There are two major steps in the procedure for constructing a roof area divider. These are:
- Fasten the two 50 mm x 200 mm (2 in x 8 in) wood planks together to form an I shape.
- In BUR roofs, install a cant strip along both sides of the roof divider.
Roof area dividers should not be confused with membrane control joints. Membrane control joints (where the membrane has been cut to allow the membrane to move) have been shown to do more harm than good and are not recommended.
3.1.4.3 Curbs
Roof curbs are raised members that are used to support roof penetrations, mechanical equipment, skylights and roof hatches. Curbs must be constructed for all types of roof openings and on both insulated and un-insulated decks.
Constructing Curbs on Uninsulated Decks (BUR)
The curbs constructed on un-insulated decks are 50 mm x 200 mm (2 in x 8 in) square boxes. There are 3 major steps in the procedure for constructing a curb on an uninsulated deck as follows:
- Fasten the curb to the deck.
- Install a wood or fibre cant strip on all sides of the curb.
- Cut the corners of the cant strip at 45° angles to ensure a tight fit.
Constructing Curbs on Un-insulated Decks (Single Plies)
- Fasten the curb to the deck.
Constructing Curbs on Insulated Decks (BUR)
The curbs constructed on insulated decks are normally 50 x 200 mm (2 in x 8 in) square boxes. The major steps in the procedure for constructing a curb on an insulated deck as follows:
- Attach a 50 mm x 150 mm (2 in x 6 in) base flange to the bottom of the curb so that it rests on the deck.

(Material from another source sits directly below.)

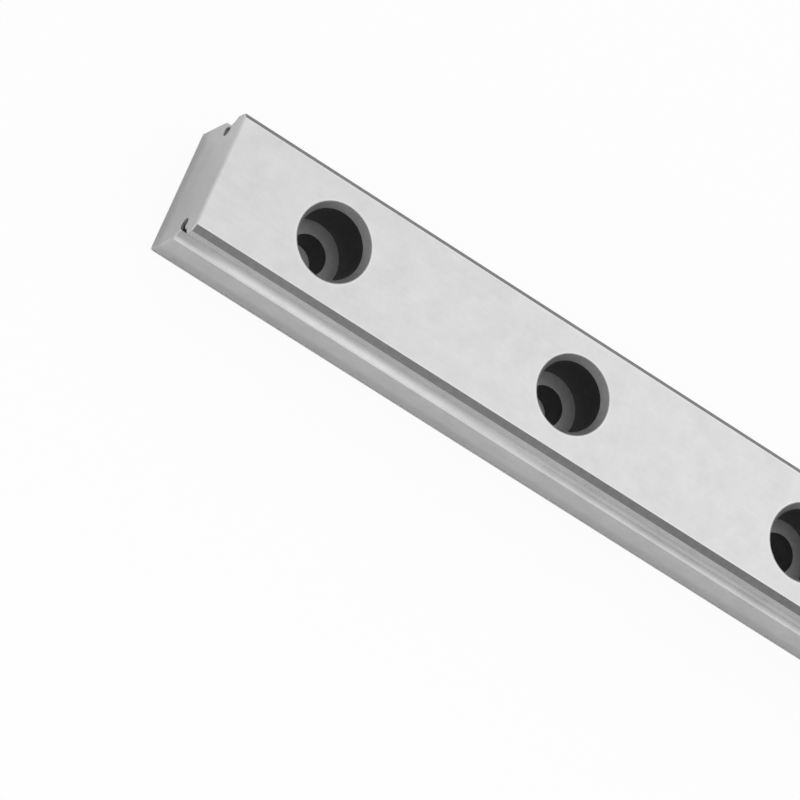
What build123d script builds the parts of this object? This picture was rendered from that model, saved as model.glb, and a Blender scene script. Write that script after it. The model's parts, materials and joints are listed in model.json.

- If the curb itself is to be insulated, apply the specified insulation over the sides of the curb.
- Install a wood or fibre cant strip on all sides of the curb.
- Cut the corners of the cant strip at 45° angles to ensure a tight fit.
Constructing Curbs on Insulated Decks (Single Plies)
- Attach a 50 mm x 150 mm (2 in x 6 in) base flange to the bottom of the curb so that it
rests on the deck. - If the curb itself is to be insulated, apply the specified insulation over the sides of the curb.
- Install a wood blocking to suit height of insulation on all sides of the curb.